Entre La Petite et La Grande Diomède s'étend la ligne de date. Sur la rive opposée, c'est déjà le lendemain. Au bout du monde, au bout du temps, se déploie soudain toute une saga portée par l'incroyable volonté d'ouvrir des voies et l'inexorable désir de tracer des frontières. Le passage du Nord-Ouest se referme sur la grandeur et l'absurdité du genre humain. On revoit dériver les navires de John Franklin et Roald Amundsen. En 1942, Henry Larsen, premier navigateur à franchir le Passage d'est en ouest, écrira qu'il éprouvait, comme nous, le sentiment d'avancer«en terre sacrée».
En franchissant la ligne de date, on passe du vendredi au dimanche, sacrifiant un samedi de notre vie à la mémoire de ces pionniers. Puis, le sillon du Soléal s'effacedans le crépuscule du Pacifique et la banquise va se ressouder pour une année. Si l'alcool n'était pas prohibé sur La Petite Diomède, on verserait peut-être une larme.
Le carnet de voyage
Vivre cette aventure
Avec la Compagnie du Ponant (0.820.22.50.50 ; www.ponant.com). La seconde traversée du passage du Nord-Ouest aura lieu à bord de L' Austral. Elle partira de Kangerlussuaq (Groenland) le 26 août 2014 pour rejoindre Nome (Alaska) en 22 jours. La carte ci-contre présente ce futur itinéraire (les escales de Fort Ross, Cambridge Bay, Jesse Harbour et King Island n'étaient pas dans le premier itinéraire, qui arrivait à Anadyr, en Russie, et non à Nome, en Alaska). A partir de 9 826 € en cabine supérieure et pension complète. Prix au départ de Paris incluant transferts, prestations et excursions.
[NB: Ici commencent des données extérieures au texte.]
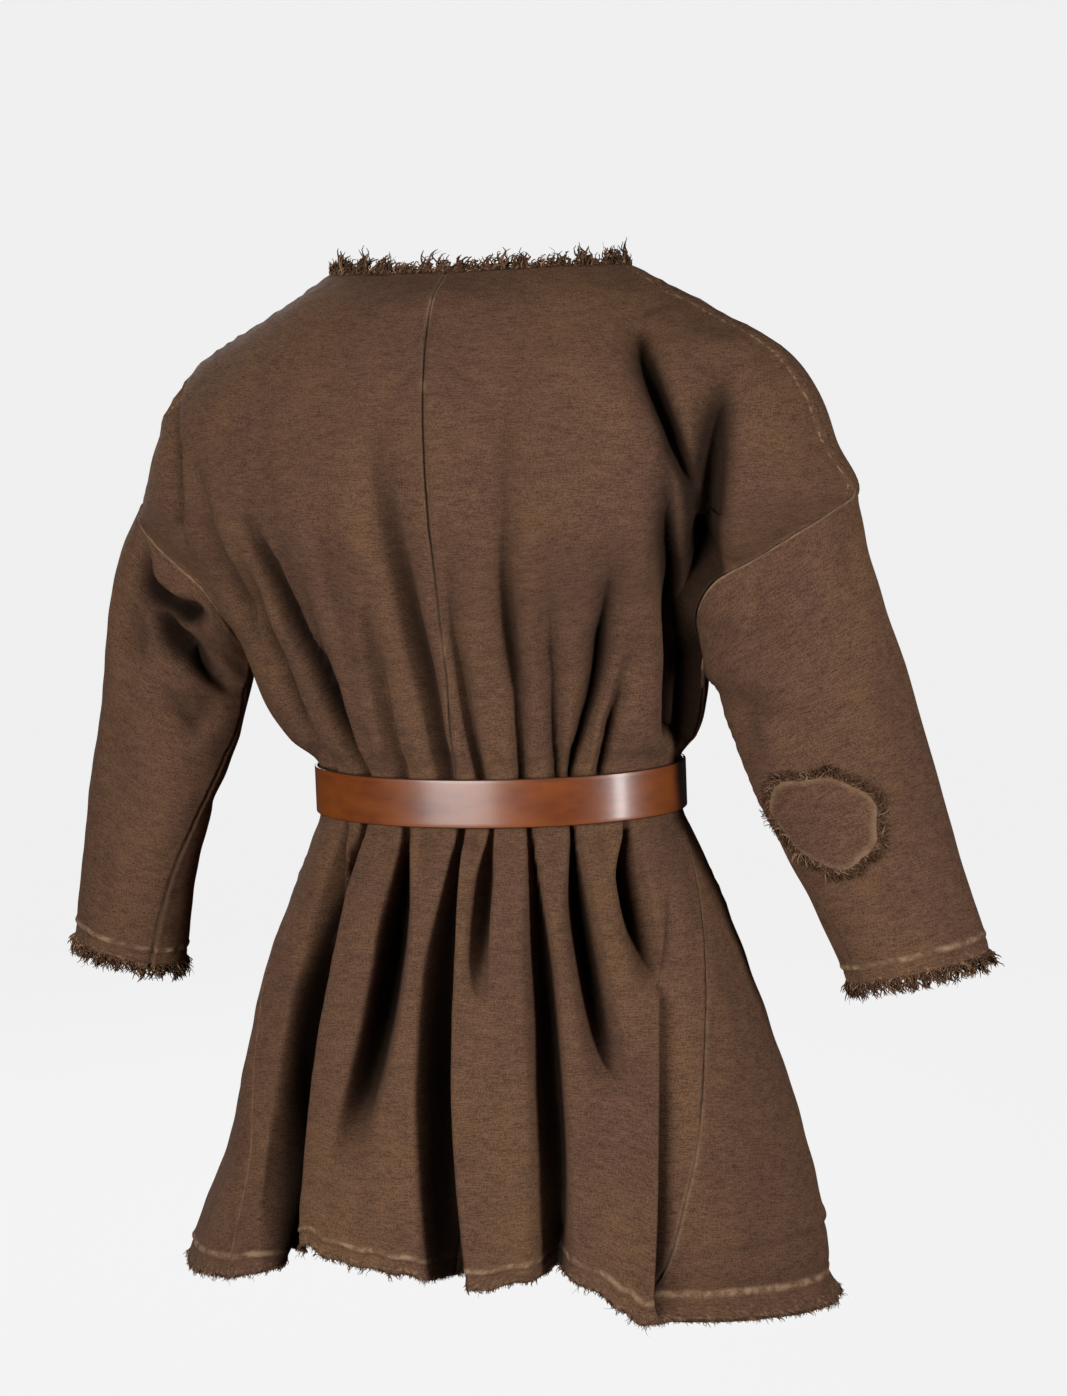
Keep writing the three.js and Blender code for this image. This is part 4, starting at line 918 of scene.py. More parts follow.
def wear_group():
    """Worn edges. Distances in mm to the seam, to the raw edge and to the shoulder seam become
    bands: on the seam line, on the stitched ridge, on the edge itself, and on the felled stitching
    and its puckers, each broken up by noise. An unworn seam has a dark line instead."""
    tree, start, end = group(
        "Worn seams and edges",
        [("Vector", "NodeSocketVector", None), ("Seam", "NodeSocketFloat", 100.0),
         ("Strength", "NodeSocketFloat", 0.0), ("Hem", "NodeSocketFloat", 100.0),
         ("Fell", "NodeSocketFloat", 100.0)],
        [("Wear", "NodeSocketFloat"), ("Shadow", "NodeSocketFloat")],
    )
    vector, seam, strength, hem, fell = (start.outputs[k] for k in range(5))
    patchy = stretched_noise(tree, vector, (60, 60, 60), 1.0, 4.0, 0.7)
    dashes = stretched_noise(tree, vector, (210, 210, 210), 1.0, 2.0, 0.6)
    on_seam = product(tree, band(tree, seam, 0.5, 2.6, 1.0, 0.0), strength,
                      band(tree, patchy, 0.3, 0.6, 0.35, 1.0))
    on_ridge = product(tree, band(tree, off_line(tree, hem, STITCH_LINE), 0.8, 4.6, 1.0, 0.0),
                       band(tree, patchy, 0.4, 0.64, 0.12, 1.0))
    on_edge = product(tree, band(tree, hem, 0.0, 16.0, 0.7, 0.0),
                      band(tree, dashes, 0.5, 0.72, 0.0, 1.0))
    on_fell = product(tree, band(tree, off_line(tree, fell, FELL_LINE), 0.4, 2.8, 0.8, 0.0),
                      band(tree, dashes, 0.46, 0.62, 0.0, 1.0))
    puckers = product(tree, band(tree, fell, 2.0, FELL_LINE, 0.7, 0.25),
                      band(tree, fell, FELL_LINE, FELL_LINE + 2, 1.0, 0.0),
                      band(tree, dashes, 0.55, 0.75, 0.0, 1.0))
    wear = on_seam
    for more in (on_ridge, on_edge, on_fell, puckers):
        wear = math_node(tree, "MAXIMUM", wear, more)
    shadow = product(tree, band(tree, seam, 0.3, 1.4, 1.0, 0.0),
                     math_node(tree, "SUBTRACT", 1.0, strength, True))
    tree.links.new(wear, end.inputs[0])
    tree.links.new(shadow, end.inputs[1])
    return tree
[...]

Frais de visas et taxes en supplément.
À bord
Le Soléal et L' Austral sont des navires à taille humaine, au confort et service dignes des meilleurs hôtels. Cabines et suites avec balcon. Cuisine de qualité au restaurant gastronomique comme au buffet. Des spécialistes qualifiés (naturalistes, historiens, géologues) accompagnent les excursions et proposent des conférences. Spectacles en soirée. Salle de fitness et spa. Liaisons téléphoniques et internet impossibles pendant une bonne partie de la traversée.
À terre
Des parkas adaptées au climat, froid mais supportable, sont fournies. Prévoir bottes et pantalons étanches: les transferts pour les excursions se font à bord de Zodiac. Dans les villages, possibilité d'acquérir des œuvres d'artistes.